Time to stop investing in Bonds? Where to go?

Cessnaflyer

Wooooooooooooooooooooooooooooooo
Things are looking a little better with the economy and with that an increase in rates and bye bye bond prices.

Right now my allocation is:

80% US Stock
8.5% US Bond
4.5% Alternatives (REIT only no metals or commodities)
4.5% Foreign Stock
1.5% Foreign Bond
1% Cash

My foreign stock has been on a major run and I think that it still is a value even though I'm up 13% this year with them. I'm thinking about taking my 10% monthly bond buy into 5% more foreign.

What do you guys think?
 
I think anyone your age having any money at all in anything other than equities is a mistake. Get rid of the alternatives and bonds and put it all into value funds.

Disclaimer: the usual nonsense about not being a financial adviser, at your own risk, yada, yada, yada.
 
I think anyone your age having any money at all in anything other than equities is a mistake. Get rid of the alternatives and bonds and put it all into value funds.

Disclaimer: the usual nonsense about not being a financial adviser, at your own risk, yada, yada, yada.
I know. That's why I'm going to be adjusting my future buys into more equities.

Why don't you like the REIT? It has been a fairly good performer.
 
I think anyone your age having any money at all in anything other than equities is a mistake. Get rid of the alternatives and bonds and put it all into value funds.

I don't understand why anyone would invest in bonds right now.

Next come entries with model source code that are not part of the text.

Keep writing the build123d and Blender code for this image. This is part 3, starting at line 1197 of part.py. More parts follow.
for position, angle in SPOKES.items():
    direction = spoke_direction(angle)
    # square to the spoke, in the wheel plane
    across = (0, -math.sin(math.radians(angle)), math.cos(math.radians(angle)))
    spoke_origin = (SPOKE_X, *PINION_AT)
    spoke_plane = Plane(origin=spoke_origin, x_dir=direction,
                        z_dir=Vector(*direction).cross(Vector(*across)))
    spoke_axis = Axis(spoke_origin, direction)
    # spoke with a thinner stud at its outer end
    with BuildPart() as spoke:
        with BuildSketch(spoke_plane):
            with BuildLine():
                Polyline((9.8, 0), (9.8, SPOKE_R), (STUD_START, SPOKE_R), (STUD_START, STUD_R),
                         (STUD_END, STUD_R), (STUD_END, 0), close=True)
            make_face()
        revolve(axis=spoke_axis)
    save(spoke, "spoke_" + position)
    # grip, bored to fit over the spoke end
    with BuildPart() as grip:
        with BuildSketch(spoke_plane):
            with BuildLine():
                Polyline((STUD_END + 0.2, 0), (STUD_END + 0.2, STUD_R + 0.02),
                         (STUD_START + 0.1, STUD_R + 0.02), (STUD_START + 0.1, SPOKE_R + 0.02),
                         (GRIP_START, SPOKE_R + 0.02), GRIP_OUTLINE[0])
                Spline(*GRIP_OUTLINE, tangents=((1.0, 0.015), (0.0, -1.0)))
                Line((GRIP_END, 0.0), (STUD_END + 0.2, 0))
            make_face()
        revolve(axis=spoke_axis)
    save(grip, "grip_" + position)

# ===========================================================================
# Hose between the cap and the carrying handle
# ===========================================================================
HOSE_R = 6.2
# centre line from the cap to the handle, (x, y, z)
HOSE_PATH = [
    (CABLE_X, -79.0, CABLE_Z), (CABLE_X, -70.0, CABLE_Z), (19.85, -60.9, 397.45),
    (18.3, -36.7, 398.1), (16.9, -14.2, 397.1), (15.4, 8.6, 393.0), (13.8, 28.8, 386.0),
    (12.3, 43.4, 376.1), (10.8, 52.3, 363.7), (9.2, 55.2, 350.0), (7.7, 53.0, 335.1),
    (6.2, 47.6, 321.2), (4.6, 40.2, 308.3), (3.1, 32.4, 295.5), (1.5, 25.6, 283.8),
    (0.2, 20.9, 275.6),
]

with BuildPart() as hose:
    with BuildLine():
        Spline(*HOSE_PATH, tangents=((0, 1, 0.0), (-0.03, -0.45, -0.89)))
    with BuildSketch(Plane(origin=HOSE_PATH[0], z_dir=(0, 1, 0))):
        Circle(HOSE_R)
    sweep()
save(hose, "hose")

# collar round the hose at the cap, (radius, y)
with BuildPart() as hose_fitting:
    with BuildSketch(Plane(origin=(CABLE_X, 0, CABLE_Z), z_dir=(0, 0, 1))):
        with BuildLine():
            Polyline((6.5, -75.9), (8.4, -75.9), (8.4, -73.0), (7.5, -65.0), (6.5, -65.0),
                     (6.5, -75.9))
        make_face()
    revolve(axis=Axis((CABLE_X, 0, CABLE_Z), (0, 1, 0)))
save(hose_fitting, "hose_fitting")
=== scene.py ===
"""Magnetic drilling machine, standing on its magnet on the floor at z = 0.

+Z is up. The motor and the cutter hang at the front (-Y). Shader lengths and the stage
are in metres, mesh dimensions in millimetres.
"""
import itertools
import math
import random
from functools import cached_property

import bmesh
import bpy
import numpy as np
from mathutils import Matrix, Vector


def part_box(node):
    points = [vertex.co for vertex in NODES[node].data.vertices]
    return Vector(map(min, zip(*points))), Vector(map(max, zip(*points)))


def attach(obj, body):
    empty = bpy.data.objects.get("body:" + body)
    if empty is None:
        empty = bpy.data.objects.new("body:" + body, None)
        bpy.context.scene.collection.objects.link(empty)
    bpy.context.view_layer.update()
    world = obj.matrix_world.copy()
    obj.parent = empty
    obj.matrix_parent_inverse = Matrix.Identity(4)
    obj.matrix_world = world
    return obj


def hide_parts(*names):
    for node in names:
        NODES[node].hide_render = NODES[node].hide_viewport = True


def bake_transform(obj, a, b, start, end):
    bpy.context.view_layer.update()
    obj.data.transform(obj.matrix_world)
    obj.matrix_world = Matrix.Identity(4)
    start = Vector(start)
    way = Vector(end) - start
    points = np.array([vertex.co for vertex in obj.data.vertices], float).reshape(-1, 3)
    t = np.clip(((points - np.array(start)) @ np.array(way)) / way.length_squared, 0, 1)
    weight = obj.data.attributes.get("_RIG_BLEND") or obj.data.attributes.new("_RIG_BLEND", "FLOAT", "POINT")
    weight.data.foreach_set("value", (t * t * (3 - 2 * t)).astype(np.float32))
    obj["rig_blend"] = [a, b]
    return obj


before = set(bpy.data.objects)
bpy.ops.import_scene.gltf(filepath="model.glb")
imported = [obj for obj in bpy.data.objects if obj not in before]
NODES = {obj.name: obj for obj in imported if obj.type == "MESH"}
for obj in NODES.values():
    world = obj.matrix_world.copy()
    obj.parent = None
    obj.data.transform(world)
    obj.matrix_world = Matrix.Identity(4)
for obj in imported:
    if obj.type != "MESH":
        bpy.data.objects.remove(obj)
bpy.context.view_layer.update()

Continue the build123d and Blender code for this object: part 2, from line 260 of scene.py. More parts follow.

Basic principles, when interest rates drop bonds gain value, when interest rates rise bonds lose value. Interest rates have been at all time lows for a while now, and can't realistically go any lower. The best case is that bonds hold steady and don't drop much when interest rates rise over the next few years. The supposed low risk of bonds is attractive but the opportunity cost is enormous.

It's the same as the people who were investing in gold when it was "at an all time high". All time high is the time you want to be selling your gold, not buying any.
 
The European Central bank was negative 0.2%.

If you are lending money (which is what buying a bond really is) at less than the rate of inflation (typically 4% in the US) then you are paying them to take your money. If the government is lending money at less than that, you are competing with the euro bank to pay people too take your money.

I don't keep up with the bond market, but I'll bet that any bond paying better than 4% doesn't have a credit rating that you want to mess with.
 
Inflation hasn't been 4% in nearly 25 years. It's currently about 0%.
It is probably going to be closer to 2% for the year I suspect, depends if you are including energy prices or not, but yeah, it is awfully low.

Didn't know about you, but all of my major expenses (taxes, insurance, education, healthcare) are all still going up more than 2% per year....
 
@ATN_Pilot - I see you are recommending a value based index instead of growth. Is that based on fees or actual net growth rate overtime? Do you have a specific fund you're referencing or something blended like the SP500?
 
brian434 said:
@ATN_Pilot - I see you are recommending a value based index instead of growth. Is that based on fees or actual net growth rate overtime? Do you have a specific fund you're referencing or something blended like the SP500?

Value has always beat growth over time. Any broad growth index ETF should work for the average investor.